Chapter 3

Chapter 3:

The Problem With Current Speech Therapy Techniques

The way I describe the mental process of stuttering is that your brain puts stumbling blocks or "walls" at certain key words you are preparing to say like you would punctuation in a sentence. The commas go here, here and here and I am going to stutter on this "p," this "g," and that "sh."

Like many if not most stutterers my parents took me to a number of speech therapists to try to get help. I recently did an Internet search to see if the same inefficient - if not downright counterproductive - tactics were being used today as they were when I was a child and regrettably they are. Let's look at some of the basic tenets of speech therapy as it pertains to stuttering and the their ramifications.

Slow Down

The idea behind the "slow down" recommendation is that the impediment is a product of the stutterer being exited and trying to say too much too fast. In fact, the human brain is cable of allowing us to talk at approximately 150 words per minute, listen and comprehend at around 450 words per minute and accumulate thoughts and words for communication many times faster even than that.

Slowing down actually gives you much better and many more opportunities to stutter because you don't build up a head of steam to pass a wall before it can form or break through it with sheer momentum.
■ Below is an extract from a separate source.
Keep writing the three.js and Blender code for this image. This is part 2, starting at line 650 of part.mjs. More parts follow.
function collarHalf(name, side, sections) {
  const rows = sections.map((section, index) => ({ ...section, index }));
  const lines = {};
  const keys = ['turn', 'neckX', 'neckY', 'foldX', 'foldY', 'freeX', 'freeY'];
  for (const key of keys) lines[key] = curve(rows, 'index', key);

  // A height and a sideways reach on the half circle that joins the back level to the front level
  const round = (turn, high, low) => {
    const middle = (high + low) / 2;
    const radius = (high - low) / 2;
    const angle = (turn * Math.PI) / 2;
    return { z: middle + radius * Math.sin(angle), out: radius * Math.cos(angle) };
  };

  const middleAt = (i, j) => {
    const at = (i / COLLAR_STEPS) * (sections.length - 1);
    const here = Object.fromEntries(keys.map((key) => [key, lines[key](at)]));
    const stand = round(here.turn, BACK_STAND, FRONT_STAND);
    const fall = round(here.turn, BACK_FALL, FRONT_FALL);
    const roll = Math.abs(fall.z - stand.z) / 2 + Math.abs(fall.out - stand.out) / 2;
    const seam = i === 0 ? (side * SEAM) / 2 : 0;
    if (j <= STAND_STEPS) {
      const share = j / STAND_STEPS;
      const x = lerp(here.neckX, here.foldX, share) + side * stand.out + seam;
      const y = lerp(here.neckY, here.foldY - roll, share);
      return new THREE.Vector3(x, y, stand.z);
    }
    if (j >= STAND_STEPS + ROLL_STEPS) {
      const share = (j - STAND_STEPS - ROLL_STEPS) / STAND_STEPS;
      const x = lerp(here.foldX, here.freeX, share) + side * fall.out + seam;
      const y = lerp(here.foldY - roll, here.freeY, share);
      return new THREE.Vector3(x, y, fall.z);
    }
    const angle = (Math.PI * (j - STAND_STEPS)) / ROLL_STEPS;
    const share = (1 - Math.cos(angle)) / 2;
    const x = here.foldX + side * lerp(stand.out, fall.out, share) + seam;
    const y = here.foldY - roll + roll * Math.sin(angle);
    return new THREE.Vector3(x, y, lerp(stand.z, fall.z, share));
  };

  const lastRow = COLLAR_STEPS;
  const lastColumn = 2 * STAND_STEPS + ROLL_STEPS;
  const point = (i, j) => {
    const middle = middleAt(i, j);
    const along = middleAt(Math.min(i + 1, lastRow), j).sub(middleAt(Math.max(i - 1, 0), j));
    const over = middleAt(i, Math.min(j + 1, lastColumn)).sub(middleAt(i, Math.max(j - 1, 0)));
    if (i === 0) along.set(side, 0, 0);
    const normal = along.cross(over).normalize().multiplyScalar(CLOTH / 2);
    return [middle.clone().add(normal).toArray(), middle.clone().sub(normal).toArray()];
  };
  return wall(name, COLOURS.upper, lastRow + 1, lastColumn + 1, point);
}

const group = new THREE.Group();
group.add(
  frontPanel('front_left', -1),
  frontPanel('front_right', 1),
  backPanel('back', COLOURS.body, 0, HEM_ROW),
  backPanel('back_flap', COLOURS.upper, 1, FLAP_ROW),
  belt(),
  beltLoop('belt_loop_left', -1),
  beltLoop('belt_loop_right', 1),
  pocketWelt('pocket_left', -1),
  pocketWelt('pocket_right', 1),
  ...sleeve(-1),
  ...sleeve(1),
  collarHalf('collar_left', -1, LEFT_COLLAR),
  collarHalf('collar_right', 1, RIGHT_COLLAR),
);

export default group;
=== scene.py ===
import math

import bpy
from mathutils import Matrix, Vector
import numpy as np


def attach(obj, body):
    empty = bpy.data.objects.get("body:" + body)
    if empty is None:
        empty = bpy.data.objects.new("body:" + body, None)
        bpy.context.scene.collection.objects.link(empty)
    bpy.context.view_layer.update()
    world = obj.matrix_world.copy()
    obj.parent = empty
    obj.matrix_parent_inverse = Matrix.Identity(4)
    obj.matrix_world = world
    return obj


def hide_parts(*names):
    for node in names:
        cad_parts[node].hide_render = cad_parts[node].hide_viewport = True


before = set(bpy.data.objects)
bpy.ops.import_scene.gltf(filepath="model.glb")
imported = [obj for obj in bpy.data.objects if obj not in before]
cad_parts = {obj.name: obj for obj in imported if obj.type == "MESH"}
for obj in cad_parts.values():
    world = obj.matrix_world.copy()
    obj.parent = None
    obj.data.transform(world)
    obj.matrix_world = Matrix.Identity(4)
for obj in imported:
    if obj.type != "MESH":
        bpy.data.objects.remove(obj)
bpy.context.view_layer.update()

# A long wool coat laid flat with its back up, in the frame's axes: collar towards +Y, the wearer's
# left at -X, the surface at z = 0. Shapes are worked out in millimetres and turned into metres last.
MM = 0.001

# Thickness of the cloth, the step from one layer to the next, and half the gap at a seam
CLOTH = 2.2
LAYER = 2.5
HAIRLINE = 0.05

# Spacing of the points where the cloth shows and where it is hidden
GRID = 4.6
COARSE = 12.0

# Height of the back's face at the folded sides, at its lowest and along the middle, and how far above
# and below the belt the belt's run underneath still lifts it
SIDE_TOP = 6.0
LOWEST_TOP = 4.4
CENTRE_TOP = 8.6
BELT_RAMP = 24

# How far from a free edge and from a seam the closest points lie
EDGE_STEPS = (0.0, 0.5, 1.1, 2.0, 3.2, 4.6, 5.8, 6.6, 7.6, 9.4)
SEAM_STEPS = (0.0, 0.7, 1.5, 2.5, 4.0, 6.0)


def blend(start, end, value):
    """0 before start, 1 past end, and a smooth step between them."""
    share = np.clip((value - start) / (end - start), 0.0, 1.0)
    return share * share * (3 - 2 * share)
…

Think About What You are Going to Say

"Take a deep breath and think very hard about what it is that you are going to say." In case you had not already erected the walls in anticipation of what you were going to try to communicate now is the perfect time to do so.

From the mentality of a non-stutterer this makes perfect sense. If you breathe deeply, talk slowly, and think about what you say before you speak even a hysterical disaster victim can regain their ability to communicate. Why wouldn't the same be true for stutterers?
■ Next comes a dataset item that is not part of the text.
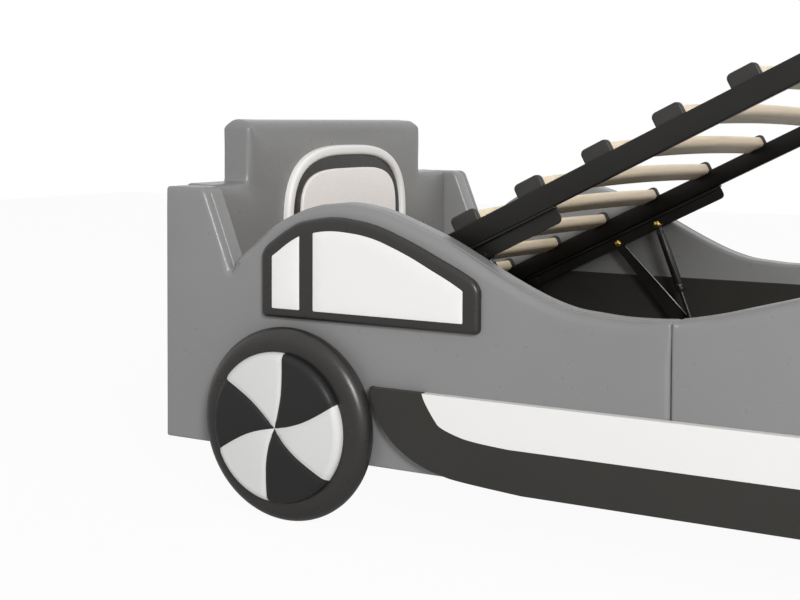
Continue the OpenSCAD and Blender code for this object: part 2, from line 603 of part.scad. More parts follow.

Because we are stutterers. It is like telling a blind man if you turn up the lights, put on glasses and squint you should be able to read the newspaper. Stuttering is a physical condition, not a behavioral or attitudinal disorder. The way to keep stuttering at bay is not to adopt the tactics that work for non-stutterers but to understand why and when you stutter and make a "work-around" that will make it seem as though you don't stutter at all. Like a blind woman who memorizes every inch and obstacle of her house so that, to an unaware observer, she does not appear blind at all.